The Court first turns to the threshold question of whether the conduct with which Defendants are charged is protected by the First Amendment at all. […] It is not. Defendants are alleged to have “corruptly” obstructed, influenced, and impeded an official proceeding, and aided and abetted others to do the same—that is, they allegedly “unlawfully entered the Capitol grounds or the Capitol building to . . . stop, delay, and hinder Congress’s certification of the Electoral College vote,” and succeeded in doing so. And more specifically, they are charged with conduct involving acts of trespass, depredation of property, and interference with law enforcement, all intended to obstruct Congress’s performance of its constitutional duties. No matter Defendants’ political motivations or any political message they wished to express, this alleged conduct is simply not protected by the First Amendment.

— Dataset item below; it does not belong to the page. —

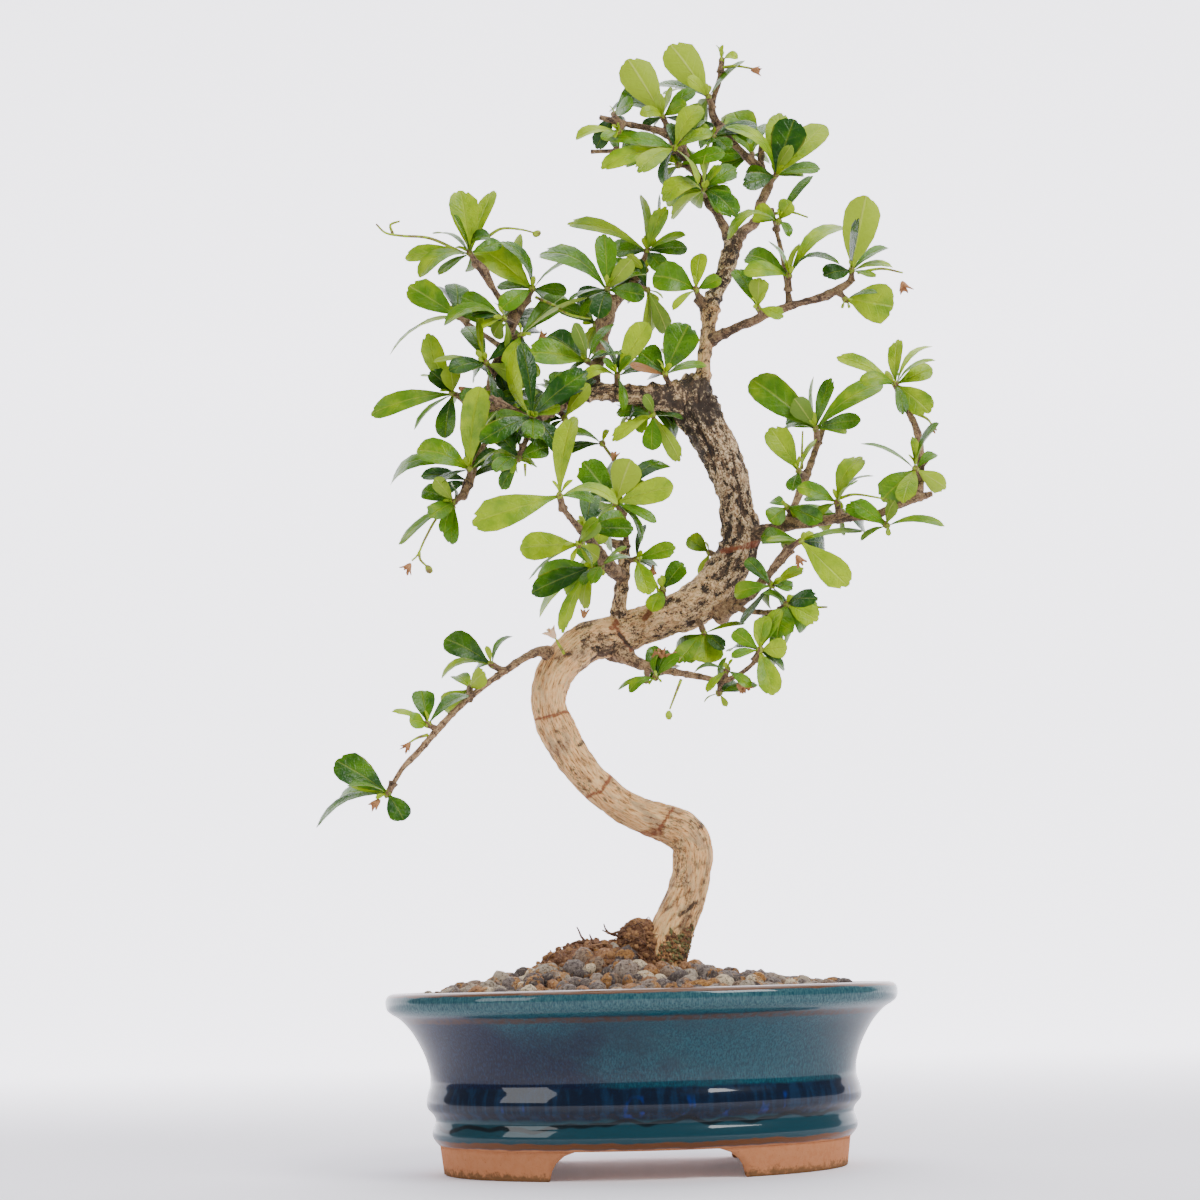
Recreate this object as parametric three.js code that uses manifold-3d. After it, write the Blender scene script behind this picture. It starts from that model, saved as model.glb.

Perhaps some of their activities on January 6 may have been covered by the First Amendment, but the actions they’re being charged for are not.
Defendants are not, as they argue, charged with anything like burning flags, wearing black armbands, or participating in mere sit-ins or protests. Moreover, even if the charged conduct had some expressive aspect, it lost whatever First Amendment protection it may have had.
The Proud Boys had plenty of available options to express their displeasure with the outcome of the 2020 election — options fully protected by the First Amendment. Instead, they chose to violate a handful of laws.
Quite obviously, there were many avenues for Defendants to express their opinions about the 2020 presidential election, or their views about how Congress should perform its constitutional duties on January 6, without resorting to the conduct with which they have been charged.
The motion is denied. The Proud Boy defendants will continue to face charges for their coordinated raid on the Capitol. It may be that some of these charges fail to stick, but what’s been alleged isn’t covered by the First Amendment, something the defendants surely knew when they decided they could somehow reverse history by shutting down the certification of the presidential election results.